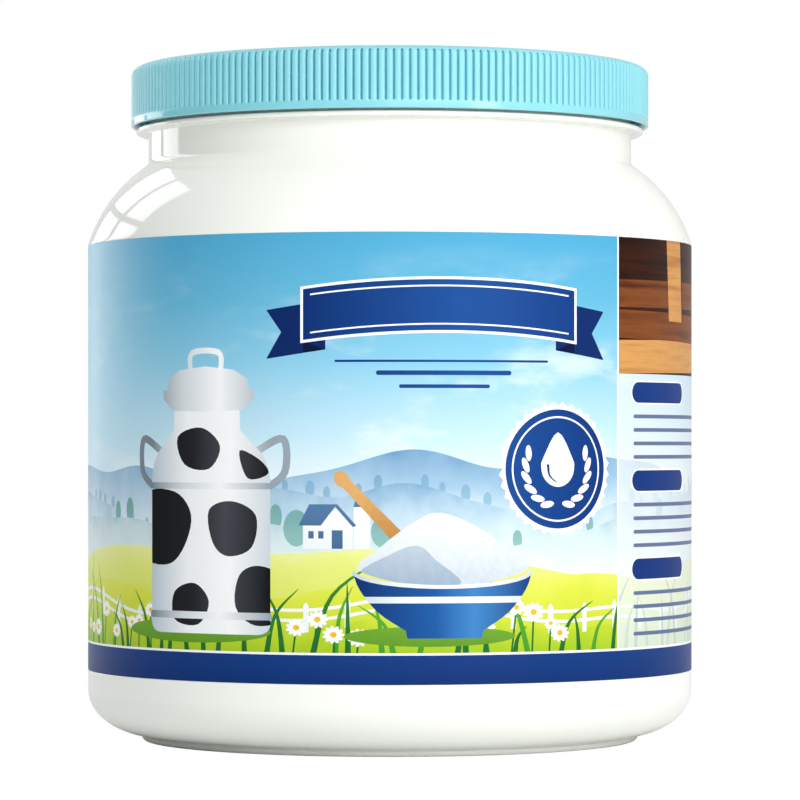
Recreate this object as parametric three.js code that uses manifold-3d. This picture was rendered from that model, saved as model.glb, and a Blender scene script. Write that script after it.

● ● ●

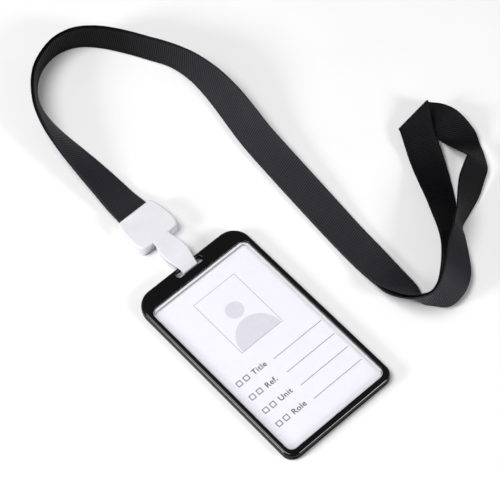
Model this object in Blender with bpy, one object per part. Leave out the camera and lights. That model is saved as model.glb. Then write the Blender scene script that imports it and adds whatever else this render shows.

● ● ●

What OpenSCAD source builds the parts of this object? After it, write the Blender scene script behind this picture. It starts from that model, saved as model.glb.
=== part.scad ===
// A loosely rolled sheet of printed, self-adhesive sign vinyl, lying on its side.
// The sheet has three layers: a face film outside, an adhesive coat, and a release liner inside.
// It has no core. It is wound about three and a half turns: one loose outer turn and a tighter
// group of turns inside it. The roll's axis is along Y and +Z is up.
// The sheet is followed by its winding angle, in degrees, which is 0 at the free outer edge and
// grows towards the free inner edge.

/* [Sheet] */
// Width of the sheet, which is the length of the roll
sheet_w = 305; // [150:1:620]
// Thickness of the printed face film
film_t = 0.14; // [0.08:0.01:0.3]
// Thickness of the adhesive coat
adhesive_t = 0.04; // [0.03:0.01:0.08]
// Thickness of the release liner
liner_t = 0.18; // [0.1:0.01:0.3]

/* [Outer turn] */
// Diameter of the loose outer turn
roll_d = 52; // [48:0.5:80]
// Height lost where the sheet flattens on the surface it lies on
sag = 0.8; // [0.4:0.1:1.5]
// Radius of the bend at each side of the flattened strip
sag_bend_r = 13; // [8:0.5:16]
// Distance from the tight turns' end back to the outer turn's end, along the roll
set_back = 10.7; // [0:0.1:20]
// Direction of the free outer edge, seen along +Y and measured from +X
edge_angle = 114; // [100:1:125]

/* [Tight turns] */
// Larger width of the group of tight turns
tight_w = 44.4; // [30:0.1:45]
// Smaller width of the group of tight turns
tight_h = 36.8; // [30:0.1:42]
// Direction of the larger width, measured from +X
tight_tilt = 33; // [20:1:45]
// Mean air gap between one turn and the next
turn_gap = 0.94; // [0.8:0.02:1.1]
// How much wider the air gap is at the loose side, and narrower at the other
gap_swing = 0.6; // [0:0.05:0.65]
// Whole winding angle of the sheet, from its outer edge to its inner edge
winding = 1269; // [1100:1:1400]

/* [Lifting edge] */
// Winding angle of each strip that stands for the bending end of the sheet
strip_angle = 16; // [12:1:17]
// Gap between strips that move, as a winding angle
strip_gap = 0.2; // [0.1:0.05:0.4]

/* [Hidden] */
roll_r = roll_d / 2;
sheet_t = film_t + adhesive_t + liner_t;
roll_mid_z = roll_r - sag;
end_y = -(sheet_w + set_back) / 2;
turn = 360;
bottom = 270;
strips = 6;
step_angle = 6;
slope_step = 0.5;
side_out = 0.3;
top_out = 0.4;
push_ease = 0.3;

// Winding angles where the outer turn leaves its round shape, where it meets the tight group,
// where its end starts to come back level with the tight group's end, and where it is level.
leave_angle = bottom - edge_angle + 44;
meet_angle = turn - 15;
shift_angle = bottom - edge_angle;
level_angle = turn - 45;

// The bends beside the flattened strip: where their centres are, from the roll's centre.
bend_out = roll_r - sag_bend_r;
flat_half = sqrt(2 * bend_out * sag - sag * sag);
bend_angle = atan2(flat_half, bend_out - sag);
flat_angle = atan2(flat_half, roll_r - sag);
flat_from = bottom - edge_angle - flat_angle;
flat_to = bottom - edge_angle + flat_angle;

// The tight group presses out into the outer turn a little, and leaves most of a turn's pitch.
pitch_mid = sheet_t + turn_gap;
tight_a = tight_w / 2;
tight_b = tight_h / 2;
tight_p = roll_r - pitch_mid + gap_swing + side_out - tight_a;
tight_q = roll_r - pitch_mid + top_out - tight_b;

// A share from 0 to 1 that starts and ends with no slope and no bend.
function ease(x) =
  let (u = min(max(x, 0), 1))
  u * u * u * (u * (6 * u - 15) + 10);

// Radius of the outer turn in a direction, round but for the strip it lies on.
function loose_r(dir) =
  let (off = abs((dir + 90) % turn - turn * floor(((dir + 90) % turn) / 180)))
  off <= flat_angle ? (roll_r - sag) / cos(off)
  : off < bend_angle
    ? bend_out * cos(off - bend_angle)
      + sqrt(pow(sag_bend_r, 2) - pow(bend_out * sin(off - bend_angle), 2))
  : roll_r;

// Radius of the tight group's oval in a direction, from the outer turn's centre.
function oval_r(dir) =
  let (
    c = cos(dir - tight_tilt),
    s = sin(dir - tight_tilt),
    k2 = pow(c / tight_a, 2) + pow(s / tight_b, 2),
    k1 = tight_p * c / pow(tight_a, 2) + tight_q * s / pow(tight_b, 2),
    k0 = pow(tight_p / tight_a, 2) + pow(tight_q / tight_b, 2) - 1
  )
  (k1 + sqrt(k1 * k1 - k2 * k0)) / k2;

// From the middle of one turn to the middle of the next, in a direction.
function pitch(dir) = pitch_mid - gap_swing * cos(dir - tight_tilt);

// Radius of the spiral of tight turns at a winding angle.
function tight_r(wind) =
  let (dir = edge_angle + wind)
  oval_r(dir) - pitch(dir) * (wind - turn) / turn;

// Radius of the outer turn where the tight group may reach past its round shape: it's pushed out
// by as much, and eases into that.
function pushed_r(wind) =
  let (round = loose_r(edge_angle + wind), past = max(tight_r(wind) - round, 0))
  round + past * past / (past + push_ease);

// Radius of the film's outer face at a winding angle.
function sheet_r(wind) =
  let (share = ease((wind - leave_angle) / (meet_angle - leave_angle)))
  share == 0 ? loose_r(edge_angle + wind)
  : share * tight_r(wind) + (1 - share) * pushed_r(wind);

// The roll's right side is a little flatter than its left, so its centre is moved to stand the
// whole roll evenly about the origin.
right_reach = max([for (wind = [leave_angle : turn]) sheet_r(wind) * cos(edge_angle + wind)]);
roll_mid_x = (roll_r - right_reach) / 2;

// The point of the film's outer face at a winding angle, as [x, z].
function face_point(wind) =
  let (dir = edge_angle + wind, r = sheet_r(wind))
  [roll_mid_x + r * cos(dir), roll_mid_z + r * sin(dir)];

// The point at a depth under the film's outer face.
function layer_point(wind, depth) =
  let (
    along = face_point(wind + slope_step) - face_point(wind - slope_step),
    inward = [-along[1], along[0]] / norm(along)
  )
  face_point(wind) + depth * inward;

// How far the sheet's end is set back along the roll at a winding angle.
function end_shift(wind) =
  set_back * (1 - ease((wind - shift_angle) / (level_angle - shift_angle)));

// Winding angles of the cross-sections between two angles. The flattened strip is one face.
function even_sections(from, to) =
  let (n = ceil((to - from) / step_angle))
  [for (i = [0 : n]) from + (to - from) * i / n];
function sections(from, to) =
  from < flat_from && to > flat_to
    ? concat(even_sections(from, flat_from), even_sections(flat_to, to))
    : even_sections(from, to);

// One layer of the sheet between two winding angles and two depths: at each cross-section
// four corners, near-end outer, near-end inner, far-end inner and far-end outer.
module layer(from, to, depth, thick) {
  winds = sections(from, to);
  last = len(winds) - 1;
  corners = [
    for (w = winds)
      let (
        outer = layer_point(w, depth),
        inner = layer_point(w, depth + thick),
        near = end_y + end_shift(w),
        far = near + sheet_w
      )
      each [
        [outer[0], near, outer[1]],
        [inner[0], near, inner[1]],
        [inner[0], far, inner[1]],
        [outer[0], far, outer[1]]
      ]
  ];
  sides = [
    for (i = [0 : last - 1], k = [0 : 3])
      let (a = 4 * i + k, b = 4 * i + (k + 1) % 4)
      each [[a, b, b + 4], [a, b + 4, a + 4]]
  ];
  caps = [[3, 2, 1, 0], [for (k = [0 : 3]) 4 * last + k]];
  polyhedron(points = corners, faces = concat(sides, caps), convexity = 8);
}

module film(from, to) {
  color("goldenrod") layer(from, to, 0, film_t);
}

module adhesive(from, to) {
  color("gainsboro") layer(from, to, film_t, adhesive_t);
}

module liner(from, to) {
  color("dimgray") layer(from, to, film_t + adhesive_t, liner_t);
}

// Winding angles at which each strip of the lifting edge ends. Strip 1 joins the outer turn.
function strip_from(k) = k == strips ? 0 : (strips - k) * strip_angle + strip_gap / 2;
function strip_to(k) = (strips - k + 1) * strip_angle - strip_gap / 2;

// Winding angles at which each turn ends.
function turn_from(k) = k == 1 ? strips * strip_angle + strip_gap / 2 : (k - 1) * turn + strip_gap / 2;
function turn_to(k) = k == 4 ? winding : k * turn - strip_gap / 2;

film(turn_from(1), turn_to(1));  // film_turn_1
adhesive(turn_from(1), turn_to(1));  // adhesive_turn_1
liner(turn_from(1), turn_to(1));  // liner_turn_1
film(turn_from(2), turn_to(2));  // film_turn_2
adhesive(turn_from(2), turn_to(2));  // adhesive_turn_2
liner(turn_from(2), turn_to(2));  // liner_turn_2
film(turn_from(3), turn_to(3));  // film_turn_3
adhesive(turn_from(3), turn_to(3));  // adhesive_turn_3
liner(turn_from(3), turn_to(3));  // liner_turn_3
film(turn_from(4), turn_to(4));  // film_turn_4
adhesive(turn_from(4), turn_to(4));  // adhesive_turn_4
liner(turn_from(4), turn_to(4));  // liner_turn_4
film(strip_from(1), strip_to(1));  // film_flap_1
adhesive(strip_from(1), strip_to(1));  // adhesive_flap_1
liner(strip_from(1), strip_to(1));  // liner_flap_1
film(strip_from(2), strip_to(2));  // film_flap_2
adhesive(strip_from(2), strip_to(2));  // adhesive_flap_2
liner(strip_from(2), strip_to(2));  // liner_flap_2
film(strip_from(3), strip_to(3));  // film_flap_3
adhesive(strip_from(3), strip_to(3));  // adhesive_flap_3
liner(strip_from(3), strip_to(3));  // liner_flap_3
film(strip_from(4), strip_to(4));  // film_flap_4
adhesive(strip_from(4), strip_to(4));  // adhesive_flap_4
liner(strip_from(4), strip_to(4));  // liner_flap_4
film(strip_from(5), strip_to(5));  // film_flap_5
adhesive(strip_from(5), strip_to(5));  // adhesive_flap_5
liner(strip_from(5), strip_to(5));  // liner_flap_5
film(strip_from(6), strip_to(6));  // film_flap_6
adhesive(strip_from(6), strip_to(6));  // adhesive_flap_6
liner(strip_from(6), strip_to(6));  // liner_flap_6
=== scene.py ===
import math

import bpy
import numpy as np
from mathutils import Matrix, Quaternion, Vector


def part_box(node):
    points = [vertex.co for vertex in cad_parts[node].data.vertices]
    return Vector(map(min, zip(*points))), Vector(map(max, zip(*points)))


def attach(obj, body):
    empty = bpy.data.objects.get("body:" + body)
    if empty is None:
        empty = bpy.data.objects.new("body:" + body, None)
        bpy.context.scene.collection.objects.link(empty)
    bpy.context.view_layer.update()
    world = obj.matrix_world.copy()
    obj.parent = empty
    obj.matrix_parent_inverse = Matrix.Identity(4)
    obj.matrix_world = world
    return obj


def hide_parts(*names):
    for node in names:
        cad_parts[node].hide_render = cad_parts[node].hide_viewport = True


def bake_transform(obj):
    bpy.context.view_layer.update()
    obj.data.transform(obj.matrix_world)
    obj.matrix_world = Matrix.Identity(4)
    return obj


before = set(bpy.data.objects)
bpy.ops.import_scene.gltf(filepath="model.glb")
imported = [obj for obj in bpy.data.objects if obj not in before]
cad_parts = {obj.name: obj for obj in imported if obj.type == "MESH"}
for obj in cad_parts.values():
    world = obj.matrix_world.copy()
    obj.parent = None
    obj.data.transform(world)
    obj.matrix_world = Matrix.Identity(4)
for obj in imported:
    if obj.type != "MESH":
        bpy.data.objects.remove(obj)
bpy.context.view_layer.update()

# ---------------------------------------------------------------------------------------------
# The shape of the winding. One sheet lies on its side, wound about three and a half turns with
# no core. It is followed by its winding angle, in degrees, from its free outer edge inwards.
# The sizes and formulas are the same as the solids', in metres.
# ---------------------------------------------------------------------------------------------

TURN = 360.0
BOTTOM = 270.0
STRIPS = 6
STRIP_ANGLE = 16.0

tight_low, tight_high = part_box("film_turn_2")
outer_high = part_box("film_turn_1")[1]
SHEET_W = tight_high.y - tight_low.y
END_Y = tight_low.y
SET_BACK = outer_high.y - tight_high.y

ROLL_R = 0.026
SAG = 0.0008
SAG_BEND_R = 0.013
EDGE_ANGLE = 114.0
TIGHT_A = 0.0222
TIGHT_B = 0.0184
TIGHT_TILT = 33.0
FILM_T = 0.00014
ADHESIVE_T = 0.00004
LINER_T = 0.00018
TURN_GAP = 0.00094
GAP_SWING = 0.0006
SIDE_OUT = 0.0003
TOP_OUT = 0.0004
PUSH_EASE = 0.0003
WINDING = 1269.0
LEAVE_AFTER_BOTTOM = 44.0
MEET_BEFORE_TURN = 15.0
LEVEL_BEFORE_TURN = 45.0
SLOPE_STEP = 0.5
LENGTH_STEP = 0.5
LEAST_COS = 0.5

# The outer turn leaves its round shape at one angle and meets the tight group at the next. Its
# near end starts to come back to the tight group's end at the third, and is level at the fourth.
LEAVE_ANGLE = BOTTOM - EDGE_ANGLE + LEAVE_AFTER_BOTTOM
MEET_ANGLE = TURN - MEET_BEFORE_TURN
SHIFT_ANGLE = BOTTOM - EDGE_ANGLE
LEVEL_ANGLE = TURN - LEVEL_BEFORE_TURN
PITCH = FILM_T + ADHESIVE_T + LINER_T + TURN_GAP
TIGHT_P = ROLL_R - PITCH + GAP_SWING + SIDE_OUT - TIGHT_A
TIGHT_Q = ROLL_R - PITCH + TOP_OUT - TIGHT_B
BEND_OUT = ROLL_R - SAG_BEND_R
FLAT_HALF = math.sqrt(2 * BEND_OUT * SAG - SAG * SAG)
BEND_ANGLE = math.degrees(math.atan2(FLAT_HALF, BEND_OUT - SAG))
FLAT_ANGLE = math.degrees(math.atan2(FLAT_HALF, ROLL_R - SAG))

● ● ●

What needs to be done:
Transcribe, exactly and without additions, the lines of the records above, beginning with the line that contains "obj.matrix_world = world" and ending with the line that contains "in imported if", both included.

Solved problem:
    obj.matrix_world = world
    return obj


def hide_parts(*names):
    for node in names:
        cad_parts[node].hide_render = cad_parts[node].hide_viewport = True


def bake_transform(obj):
    bpy.context.view_layer.update()
    obj.data.transform(obj.matrix_world)
    obj.matrix_world = Matrix.Identity(4)
    return obj


before = set(bpy.data.objects)
bpy.ops.import_scene.gltf(filepath="model.glb")
imported = [obj for obj in bpy.data.objects if obj not in before]
cad_parts = {obj.name: obj for obj in imported if obj.type == "MESH"}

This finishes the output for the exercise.